The Kongo-Haitian Roots Music repertoire channeled the resilience of ancestors before them to bring about a beautiful display of strife and empowerment. Not soley a collection of musicians, but the group is active in many community projects that provide cultural enrichment and support for social justice campaigns internationally. Their performance was joined with a dance performance by José Figueroa, whose previous work includes performing traditional Dominican-Haitian gaga dance in venues such as Lincoln Center. 

When Dominican bachata rhythms were melded with R&B and Hip-Hop, listeners were taken to the dance floor with the Ripiao Kings, the second headlining group. The Ripiao Kings incorporated the influence of Dominican Bachata and blended it with aspects of other forms of music that the group has come to appreciate.

“There are no barriers of age or race its just a matter of love and respect,” said Cruz on the diversity of the crowd engaged with the performances.
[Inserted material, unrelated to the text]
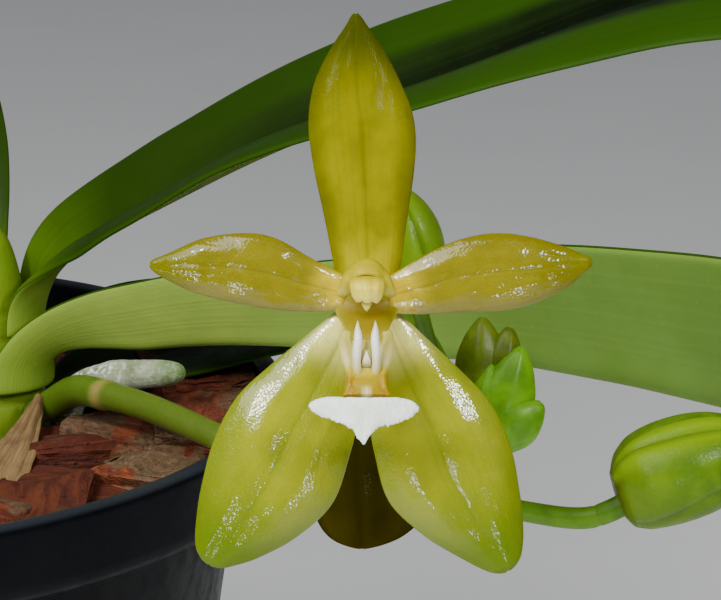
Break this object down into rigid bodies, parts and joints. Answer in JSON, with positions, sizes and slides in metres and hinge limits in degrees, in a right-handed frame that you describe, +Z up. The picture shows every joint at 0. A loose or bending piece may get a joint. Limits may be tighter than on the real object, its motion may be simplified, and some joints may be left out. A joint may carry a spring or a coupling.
{
  "type": "potted phalaenopsis mannii orchid",
  "caption": "Potted orchid with long strap leaves in bark and a flower spike carrying a yellow star-shaped bloom with a white lip, a nodding young bloom and green buds.",
  "frame": {"origin": "centre of the pot's underside, where it stands on the table", "axes": "+Z up; the open bloom faces -Y, the side the picture was taken from; +X to that viewer's right, towards the long leaves"},
  "size_m": [0.3264, 0.2118, 0.1621],
  "materials": {
    "pot_plastic": "semi-matte moulded plastic",
    "leaf_base": "pale fleshy leaf bases round the stem; leather stands in for plant tissue",
    "root": "matt silvery aerial root; leather stands in for plant tissue",
    "bark": "rough reddish-brown bark chips",
    "dry_sheath": "dry papery tan leaf remains",
    "leaf": "smooth waxy green leaf; leather stands in for plant tissue",
    "stalk": "smooth fleshy yellow-green stalk; leather stands in for plant tissue",
    "bud": "waxy lime-green bud; leather stands in for plant tissue",
    "sepal": "glossy yellow-green sepal; leather stands in for plant tissue",
    "petal": "glossy golden-yellow petal; leather stands in for plant tissue",
    "column": "waxy yellow flower column; leather stands in for plant tissue",
    "anther": "cream anther cap; leather stands in for plant tissue",
    "lip_claw": "golden-orange fleshy lip; leather stands in for plant tissue",
    "lip_blade": "white finely papillose lip blade; leather stands in for plant tissue"
  },
  "bodies": {
    "root": {"pot": "pot_plastic", "stem": "leaf_base", "root_back": "root", "root_left": "root", "root_front": "root", "root_right": "root", "bark_bed": "bark", "dried_sheath": "dry_sheath", "leaf_upper_right": "leaf", "leaf_pale_right": "leaf", "leaf_low_right": "leaf", "leaf_top_left": "leaf", "leaf_middle_left": "leaf", "leaf_low_left": "leaf", "spike": "stalk", "pedicel_bloom": "stalk", "pedicel_young": "stalk", "pedicel_bud_right": "stalk", "pedicel_bud_upright": "stalk", "bud_right": "bud", "bud_upright": "bud", "dorsal_sepal": "sepal", "petal_left": "petal", "petal_right": "petal", "lateral_sepal_left": "sepal", "lateral_sepal_right": "sepal", "column": "column", "anther_cap": "anther", "lip": "lip_claw", "lip_midlobe": "lip_blade", "young_sepal_front": "sepal", "young_sepal_left": "sepal", "young_sepal_right": "sepal", "young_petal_left": "petal", "young_petal_right": "petal", "young_column": "column"}
  },
  "joints": []
}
The Ripiao Kings keep the crowd dancing
Afro-Cuban Rumba and elements of Bata were all combined in to explode in a vivacious final performance by the Pedrito Martinez Group. A dynamic musical conversation between the artists unfolded on stage, with vocals lead by Pedrito Martinez the and instrumentals of the effortlessly dancing around intertwined melodies.

Guest-starring alongside the Pedrito Martinez Group was Yosvany Terry, saxophonist and composer for Makandal Opera. Known in Afro-Caribbean community for his continuous projects that receive high praise, he also collaborated with Carl Hancock Rux and Jan Lars, director, for the opera.

In between sets the music kept right through with local producer and author DJ Asho, formally known as Ariel Fernandez Diaz, spinning Afro-Cuban selections throughout the night. 

The Uptown Nights series runs throughout the rest of the season with shows centered around emerging artists.

Upcoming events for the series take place on Friday, Nov. 21st with Rock & Soul, Thursday, Dec. 11th for Black Music NOW, Wednesday, Dec. 17th for a listening session with Thundercat, and Friday, Dec. 19th for a performance by Thundercat.